AIM OF THE TASK
Print the first line of the material below and each line after it, exactly as written, ending with the line that contains "oily = finish.colour(0.180, 0.135, 0.100)".

COLLECTED MATERIAL
+-------+

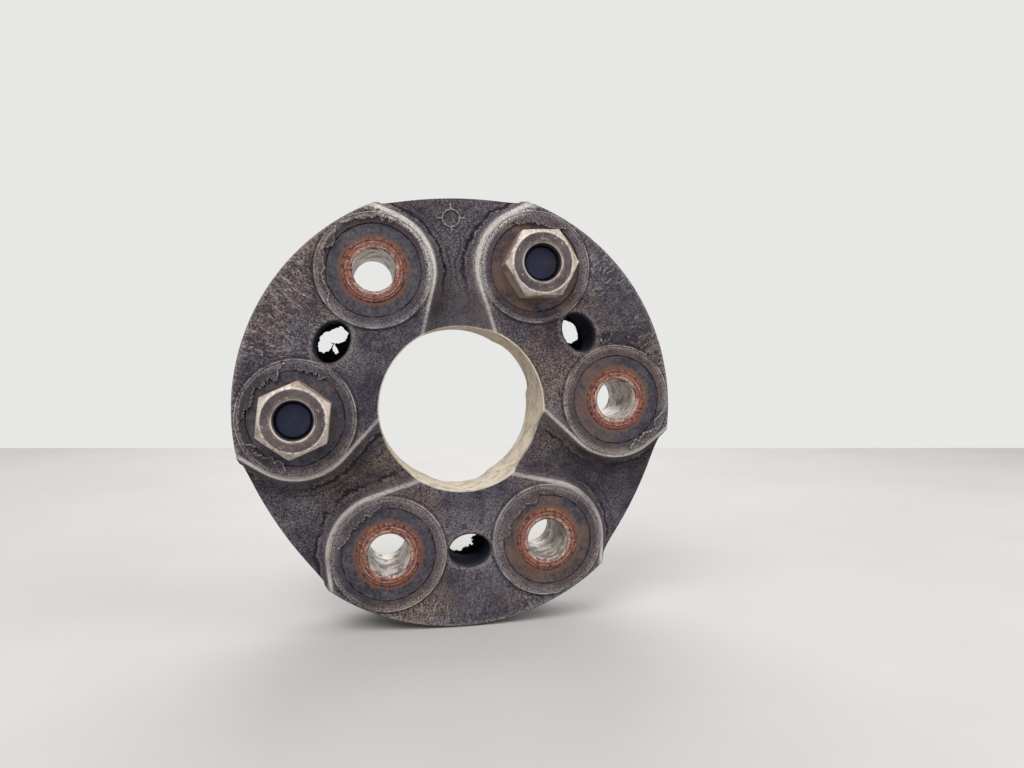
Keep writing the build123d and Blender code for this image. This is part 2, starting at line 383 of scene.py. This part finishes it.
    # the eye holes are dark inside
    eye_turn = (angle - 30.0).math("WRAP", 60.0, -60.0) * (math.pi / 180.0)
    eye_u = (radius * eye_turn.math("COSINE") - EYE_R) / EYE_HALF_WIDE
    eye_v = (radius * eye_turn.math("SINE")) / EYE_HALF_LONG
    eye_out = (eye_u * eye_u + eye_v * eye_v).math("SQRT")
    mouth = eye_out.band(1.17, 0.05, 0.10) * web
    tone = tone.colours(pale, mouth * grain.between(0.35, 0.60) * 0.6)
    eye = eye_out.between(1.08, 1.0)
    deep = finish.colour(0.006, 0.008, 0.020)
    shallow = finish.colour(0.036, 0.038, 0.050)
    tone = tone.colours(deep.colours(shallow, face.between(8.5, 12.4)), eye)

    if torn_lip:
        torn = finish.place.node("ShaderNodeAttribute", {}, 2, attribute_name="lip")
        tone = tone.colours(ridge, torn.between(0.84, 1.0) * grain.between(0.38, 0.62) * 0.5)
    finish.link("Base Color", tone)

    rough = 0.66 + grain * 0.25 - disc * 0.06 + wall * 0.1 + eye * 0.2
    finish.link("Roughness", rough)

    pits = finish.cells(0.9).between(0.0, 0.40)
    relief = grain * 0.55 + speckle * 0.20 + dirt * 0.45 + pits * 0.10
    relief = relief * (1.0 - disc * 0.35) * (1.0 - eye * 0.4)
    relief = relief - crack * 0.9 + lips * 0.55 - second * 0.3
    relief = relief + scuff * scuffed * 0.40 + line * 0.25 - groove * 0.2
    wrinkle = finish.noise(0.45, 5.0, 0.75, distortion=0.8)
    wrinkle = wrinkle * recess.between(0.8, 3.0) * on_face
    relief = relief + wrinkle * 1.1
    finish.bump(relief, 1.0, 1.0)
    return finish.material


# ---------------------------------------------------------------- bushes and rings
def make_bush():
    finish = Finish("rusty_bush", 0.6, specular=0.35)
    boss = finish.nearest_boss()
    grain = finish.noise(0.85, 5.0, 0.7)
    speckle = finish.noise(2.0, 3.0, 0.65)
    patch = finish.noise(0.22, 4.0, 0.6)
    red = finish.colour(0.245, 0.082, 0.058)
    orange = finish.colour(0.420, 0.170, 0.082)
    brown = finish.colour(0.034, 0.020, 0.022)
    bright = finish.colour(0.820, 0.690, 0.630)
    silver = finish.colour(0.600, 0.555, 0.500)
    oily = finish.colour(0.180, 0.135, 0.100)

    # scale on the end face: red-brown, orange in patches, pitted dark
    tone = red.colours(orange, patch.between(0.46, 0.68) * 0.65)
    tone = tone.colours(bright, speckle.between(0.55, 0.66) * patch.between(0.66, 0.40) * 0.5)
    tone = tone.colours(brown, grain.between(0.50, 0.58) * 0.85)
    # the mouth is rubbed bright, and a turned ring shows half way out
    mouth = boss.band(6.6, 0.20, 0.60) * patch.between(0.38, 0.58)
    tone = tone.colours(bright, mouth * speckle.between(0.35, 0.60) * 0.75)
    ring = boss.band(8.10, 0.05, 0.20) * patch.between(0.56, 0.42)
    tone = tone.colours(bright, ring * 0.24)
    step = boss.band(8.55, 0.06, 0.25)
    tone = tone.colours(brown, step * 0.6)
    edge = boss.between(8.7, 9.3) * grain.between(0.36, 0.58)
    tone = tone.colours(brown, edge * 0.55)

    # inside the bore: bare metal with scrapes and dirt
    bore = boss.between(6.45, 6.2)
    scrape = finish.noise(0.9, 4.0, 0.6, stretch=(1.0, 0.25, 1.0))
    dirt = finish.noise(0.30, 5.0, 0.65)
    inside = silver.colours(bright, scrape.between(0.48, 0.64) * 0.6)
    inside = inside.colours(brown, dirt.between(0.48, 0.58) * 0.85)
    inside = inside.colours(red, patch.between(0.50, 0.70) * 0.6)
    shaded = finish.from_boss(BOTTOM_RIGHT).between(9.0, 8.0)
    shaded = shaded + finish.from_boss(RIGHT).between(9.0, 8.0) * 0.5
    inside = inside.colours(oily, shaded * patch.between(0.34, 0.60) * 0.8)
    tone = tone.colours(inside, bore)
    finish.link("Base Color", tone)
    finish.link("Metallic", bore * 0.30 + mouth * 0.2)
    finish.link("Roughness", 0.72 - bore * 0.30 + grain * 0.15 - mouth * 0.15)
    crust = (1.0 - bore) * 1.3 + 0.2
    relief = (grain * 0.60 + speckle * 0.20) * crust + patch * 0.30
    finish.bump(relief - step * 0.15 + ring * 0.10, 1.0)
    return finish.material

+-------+

RESULT OF THIS EXERCISE
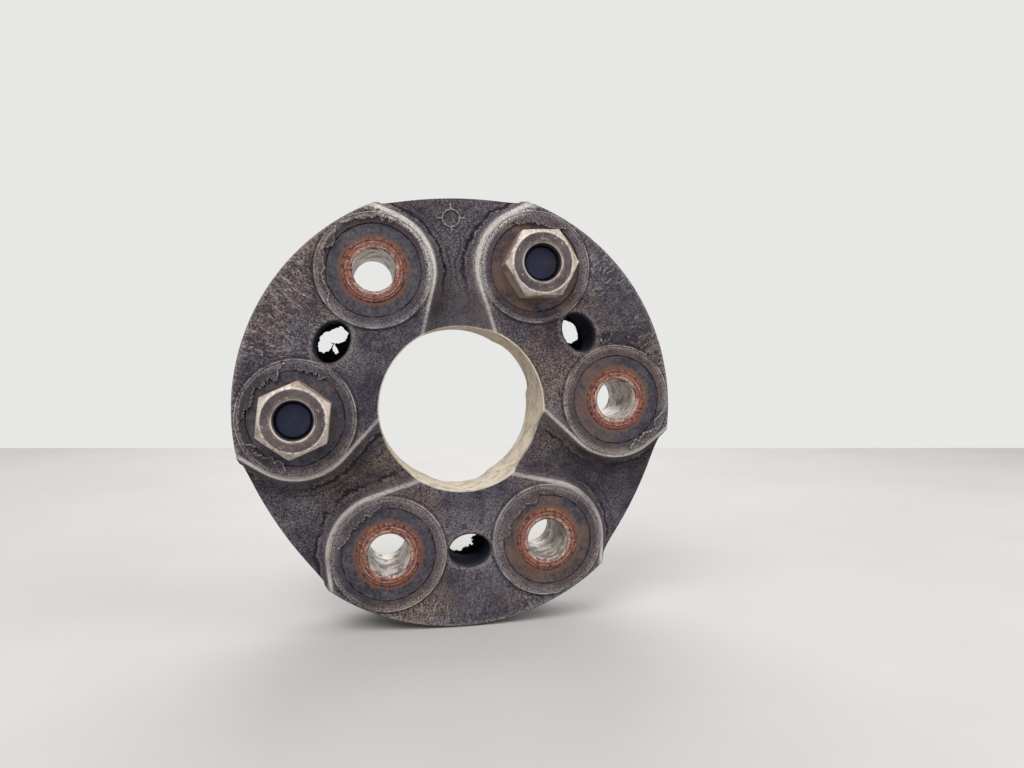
Keep writing the build123d and Blender code for this image. This is part 2, starting at line 383 of scene.py. This part finishes it.
    # the eye holes are dark inside
    eye_turn = (angle - 30.0).math("WRAP", 60.0, -60.0) * (math.pi / 180.0)
    eye_u = (radius * eye_turn.math("COSINE") - EYE_R) / EYE_HALF_WIDE
    eye_v = (radius * eye_turn.math("SINE")) / EYE_HALF_LONG
    eye_out = (eye_u * eye_u + eye_v * eye_v).math("SQRT")
    mouth = eye_out.band(1.17, 0.05, 0.10) * web
    tone = tone.colours(pale, mouth * grain.between(0.35, 0.60) * 0.6)
    eye = eye_out.between(1.08, 1.0)
    deep = finish.colour(0.006, 0.008, 0.020)
    shallow = finish.colour(0.036, 0.038, 0.050)
    tone = tone.colours(deep.colours(shallow, face.between(8.5, 12.4)), eye)

    if torn_lip:
        torn = finish.place.node("ShaderNodeAttribute", {}, 2, attribute_name="lip")
        tone = tone.colours(ridge, torn.between(0.84, 1.0) * grain.between(0.38, 0.62) * 0.5)
    finish.link("Base Color", tone)

    rough = 0.66 + grain * 0.25 - disc * 0.06 + wall * 0.1 + eye * 0.2
    finish.link("Roughness", rough)

    pits = finish.cells(0.9).between(0.0, 0.40)
    relief = grain * 0.55 + speckle * 0.20 + dirt * 0.45 + pits * 0.10
    relief = relief * (1.0 - disc * 0.35) * (1.0 - eye * 0.4)
    relief = relief - crack * 0.9 + lips * 0.55 - second * 0.3
    relief = relief + scuff * scuffed * 0.40 + line * 0.25 - groove * 0.2
    wrinkle = finish.noise(0.45, 5.0, 0.75, distortion=0.8)
    wrinkle = wrinkle * recess.between(0.8, 3.0) * on_face
    relief = relief + wrinkle * 1.1
    finish.bump(relief, 1.0, 1.0)
    return finish.material


# ---------------------------------------------------------------- bushes and rings
def make_bush():
    finish = Finish("rusty_bush", 0.6, specular=0.35)
    boss = finish.nearest_boss()
    grain = finish.noise(0.85, 5.0, 0.7)
    speckle = finish.noise(2.0, 3.0, 0.65)
    patch = finish.noise(0.22, 4.0, 0.6)
    red = finish.colour(0.245, 0.082, 0.058)
    orange = finish.colour(0.420, 0.170, 0.082)
    brown = finish.colour(0.034, 0.020, 0.022)
    bright = finish.colour(0.820, 0.690, 0.630)
    silver = finish.colour(0.600, 0.555, 0.500)
    oily = finish.colour(0.180, 0.135, 0.100)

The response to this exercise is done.